* _What is required_
Write the material out again, line by line, exactly as it is.

* _Source excerpt_
_____

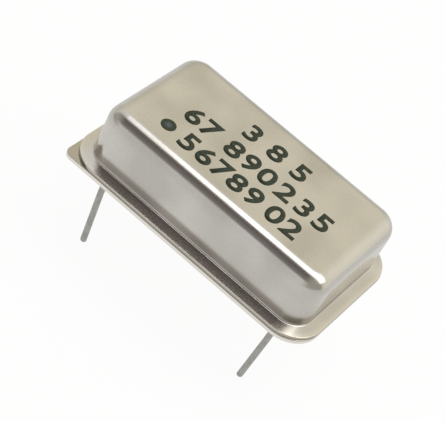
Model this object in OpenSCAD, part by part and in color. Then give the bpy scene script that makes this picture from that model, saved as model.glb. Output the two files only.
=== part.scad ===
// Clock oscillator in a welded metal can, on the full-size dual-in-line lead pattern.
// Millimetres. The origin is the centre of the four leads on the seating plane, where the
// stand-offs meet a board. +X runs towards leads 7 and 8, +Y towards leads 8 and 14, +Z up.

/* [Leads] */
// Distance between lead centres along the can
lead_pitch_x = 15.24; // [14.8:0.02:15.9]
// Distance between lead centres across the can
lead_pitch_y = 7.62; // [7.2:0.02:7.9]
// Diameter of a lead
lead_d = 0.46; // [0.36:0.02:0.6]
// Length of a lead below the seating plane
lead_length = 6.6; // [3:0.1:14]
// Chamfer round the tip of a lead
lead_tip = 0.08; // [0.02:0.01:0.15]
// Thickness of the tin on a lead, which stops at the seating plane
lead_tin_t = 0.01; // [0.005:0.005:0.02]
// How far a lead stands above the substrate
lead_rise = 0.8; // [0.6:0.05:1.4]

/* [Header] */
// Length over the header's weld flange
base_length = 20.5; // [20.2:0.1:24]
// Width over the header's weld flange
base_width = 12.4; // [12.3:0.1:16]
// Thickness of the weld flange
base_flange_t = 0.35; // [0.2:0.05:0.6]
// Radius of the flange's three round corners
base_corner_r = 2.4; // [1.2:0.1:3]
// Radius left on the square corner beside lead 1
index_corner_r = 0.6; // [0.2:0.05:1]
// Rounding along sheared sheet edges
edge_r = 0.05; // [0.02:0.01:0.09]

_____

* _Answer to the task_
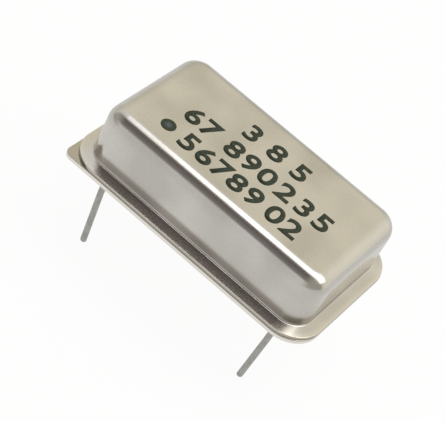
Model this object in OpenSCAD, part by part and in color. Then give the bpy scene script that makes this picture from that model, saved as model.glb. Output the two files only.
=== part.scad ===
// Clock oscillator in a welded metal can, on the full-size dual-in-line lead pattern.
// Millimetres. The origin is the centre of the four leads on the seating plane, where the
// stand-offs meet a board. +X runs towards leads 7 and 8, +Y towards leads 8 and 14, +Z up.

/* [Leads] */
// Distance between lead centres along the can
lead_pitch_x = 15.24; // [14.8:0.02:15.9]
// Distance between lead centres across the can
lead_pitch_y = 7.62; // [7.2:0.02:7.9]
// Diameter of a lead
lead_d = 0.46; // [0.36:0.02:0.6]
// Length of a lead below the seating plane
lead_length = 6.6; // [3:0.1:14]
// Chamfer round the tip of a lead
lead_tip = 0.08; // [0.02:0.01:0.15]
// Thickness of the tin on a lead, which stops at the seating plane
lead_tin_t = 0.01; // [0.005:0.005:0.02]
// How far a lead stands above the substrate
lead_rise = 0.8; // [0.6:0.05:1.4]

/* [Header] */
// Length over the header's weld flange
base_length = 20.5; // [20.2:0.1:24]
// Width over the header's weld flange
base_width = 12.4; // [12.3:0.1:16]
// Thickness of the weld flange
base_flange_t = 0.35; // [0.2:0.05:0.6]
// Radius of the flange's three round corners
base_corner_r = 2.4; // [1.2:0.1:3]
// Radius left on the square corner beside lead 1
index_corner_r = 0.6; // [0.2:0.05:1]
// Rounding along sheared sheet edges
edge_r = 0.05; // [0.02:0.01:0.09]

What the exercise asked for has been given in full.